Re: [PATCH v1 0/2] udmabuf: Add back support for mapping hugetlb pages

David Hildenbrand <david@xxxxxxxxxx> · Mon, 26 Jun 2023 20:14:27 +0200

On 26.06.23 19:52, Peter Xu wrote:
On Mon, Jun 26, 2023 at 07:45:37AM +0000, Kasireddy, Vivek wrote:
Hi Peter,

On Fri, Jun 23, 2023 at 06:13:02AM +0000, Kasireddy, Vivek wrote:
Hi David,

The first patch ensures that the mappings needed for handling mmap
operation would be managed by using the pfn instead of struct page.
The second patch restores support for mapping hugetlb pages where
subpages of a hugepage are not directly used anymore (main reason
for revert) and instead the hugetlb pages and the relevant offsets
are used to populate the scatterlist for dma-buf export and for
mmap operation.

Testcase: default_hugepagesz=2M hugepagesz=2M hugepages=2500
options
were passed to the Host kernel and Qemu was launched with these
relevant options: qemu-system-x86_64 -m 4096m....
-device virtio-gpu-pci,max_outputs=1,blob=true,xres=1920,yres=1080
-display gtk,gl=on
-object memory-backend-memfd,hugetlb=on,id=mem1,size=4096M
-machine memory-backend=mem1

Replacing -display gtk,gl=on with -display gtk,gl=off above would
exercise the mmap handler.

While I think the VM_PFNMAP approach is much better and should fix
that
issue at hand, I thought more about missing memlock support and
realized
that we might have to fix something else. SO I'm going to raise the
issue here.

I think udmabuf chose the wrong interface to do what it's doing, that
makes it harder to fix it eventually.

Instead of accepting a range in a memfd, it should just have accepted a
user space address range and then used
pin_user_pages(FOLL_WRITE|FOLL_LONGTERM) to longterm-pin the
pages
"officially".
Udmabuf indeed started off by using user space address range and GUP
but
the dma-buf subsystem maintainer had concerns with that approach in v2.
It also had support for mlock in that version.
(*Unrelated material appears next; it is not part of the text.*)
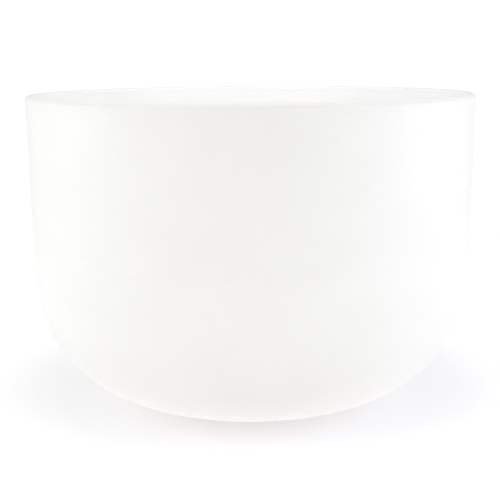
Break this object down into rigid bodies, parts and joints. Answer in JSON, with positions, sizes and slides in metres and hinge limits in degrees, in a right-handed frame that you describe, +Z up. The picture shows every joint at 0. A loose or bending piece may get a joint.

Here is v2 and the relevant
conversation:
https://patchwork.freedesktop.org/patch/210992/?series=39879&rev=2

So what's the issue? Udma effectively pins pages longterm ("possibly
forever") simply by grabbing a reference on them. These pages might
easily reside in ZONE_MOVABLE or in MIGRATE_CMA pageblocks.

So what udmabuf does is break memory hotunplug and CMA, because it
turns
pages that have to remain movable unmovable.

In the pin_user_pages(FOLL_LONGTERM) case we make sure to migrate
these
pages. See mm/gup.c:check_and_migrate_movable_pages() and
especially
folio_is_longterm_pinnable(). We'd probably have to implement
something
similar for udmabuf, where we detect such unpinnable pages and
migrate
them.
The pages udmabuf pins are only those associated with Guest (GPU
driver/virtio-gpu)
resources (or buffers allocated and pinned from shmem via drm GEM).
Some
resources are short-lived, and some are long-lived and whenever a
resource
gets destroyed, the pages are unpinned. And, not all resources have their
pages
pinned. The resource that is pinned for the longest duration is the FB and
that's
because it is updated every ~16ms (assuming 1920x1080@60) by the Guest
GPU driver. We can certainly pin/unpin the FB after it is accessed on the
Host
as a workaround, but I guess that may not be very efficient given the
amount
of churn it would create.

Also, as far as migration or S3/S4 is concerned, my understanding is that all
the Guest resources are destroyed and recreated again. So, wouldn't
something
similar happen during memory hotunplug?

For example, pairing udmabuf with vfio (which pins pages using
pin_user_pages(FOLL_LONGTERM)) in QEMU will most probably not work
in
all cases: if udmabuf longterm pinned the pages "the wrong way", vfio
will fail to migrate them during FOLL_LONGTERM and consequently fail
pin_user_pages(). As long as udmabuf holds a reference on these pages,
that will never succeed.
Dma-buf rules (for exporters) indicate that the pages only need to be
pinned
during the map_attachment phase (and until unmap attachment happens).
In other words, only when the sg_table is created by udmabuf. I guess one
option would be to not hold any references during UDMABUF_CREATE and
only grab references to the pages (as and when it gets used) during this
step.
Would this help?

IIUC the refcount is needed, otherwise I don't see what to protect the page
from being freed and even reused elsewhere before map_attachment().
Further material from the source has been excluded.